Despite all the answers textbooks provide, there are certain things that have yet to be explained at all. I mean, you have a whole bunch of psychologists arguing about whether emotion or physiological reactions come first, but none of them are going to address to you why humans have certain phobias to a certain random object. Of course, some of our phobias can be rooted to other post traumatic events, but I don't suppose the people who are mortally afraid of peaches, clowns, fishes, pickles, actually had any traumatic events related to any of those. I'd like to find a textbook whereby it'd explain to me why I am afraid of mannequins and Terra-Cotta warriors. I don't suppose the word 'fear' is a goo word to describe the situation whereby I am being locked inside a room with a mannequin. Perhaps the word 'uncomfortable', or 'unsettling' may be better words.

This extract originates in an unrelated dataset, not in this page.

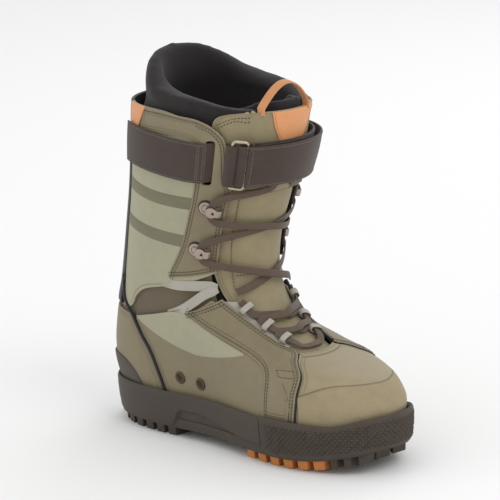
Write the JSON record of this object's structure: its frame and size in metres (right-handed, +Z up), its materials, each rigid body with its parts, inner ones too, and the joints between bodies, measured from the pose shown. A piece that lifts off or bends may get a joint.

Because seriously, of all the things that the textbooks should truly dissect, this is the only subject they have yet to crack - the part that truly matters.

So the psychologists, people like William James and Carl Lange are still going to ponder over trivial matters such as the ones mentioned. I mean, I don't have a thing against pondering over absolutely ridiculous issues, in fact I am the kind of person that does such things every once in a while on incredibly long bus trips. For example, the last random thought I had was this: What if it is possible that light can travel in every direction, while sound just travels in a straight line, as oppose to how our reality is bound by fundamental, physical laws. Or how it seems easier to guess a number on the first attempt within a given range of numbers, than it is to get everything wrong until the very last attempt, though they are the same mathematically speaking. I do ponder over such things, but then I don't write a textbook on it and force it down people's throats. I suppose, there are things that are meant to be a mystery, there are things out there that are not meant to be found out or dissected by humans as study subjects.

But then again, doctors and physicians have been known in the 18th and 19th century, to dig graves just to study human anatomy. If humans are capable of dissecting each other, I don't suppose it should come as a surprise that even a simply poetry would come under the scrutiny of this insatiable species - humans. It takes away the beauty of things, strips it naked in front of a crowd. We feel better about ourselves after knowing the truth, but what next? Nothing happens after knowing the truth, and we brush it aside to make way for more truth - which eventually leads to even more emptiness to fill. Mysterious, such as emotions, should remain as they are, and not told to us that they are merely the result of neuron transmitters sending messages to one another, or how falling in love is chemically the same as eating a whole box of chocolates. Because seriously, I prefer my mysteries to remain as mysteries. I do prefer my depressions to remain as depressions and my love to remain as love. There is a certain beauty to the curves of a question mark, and I intend to keep certain things in my life, that way.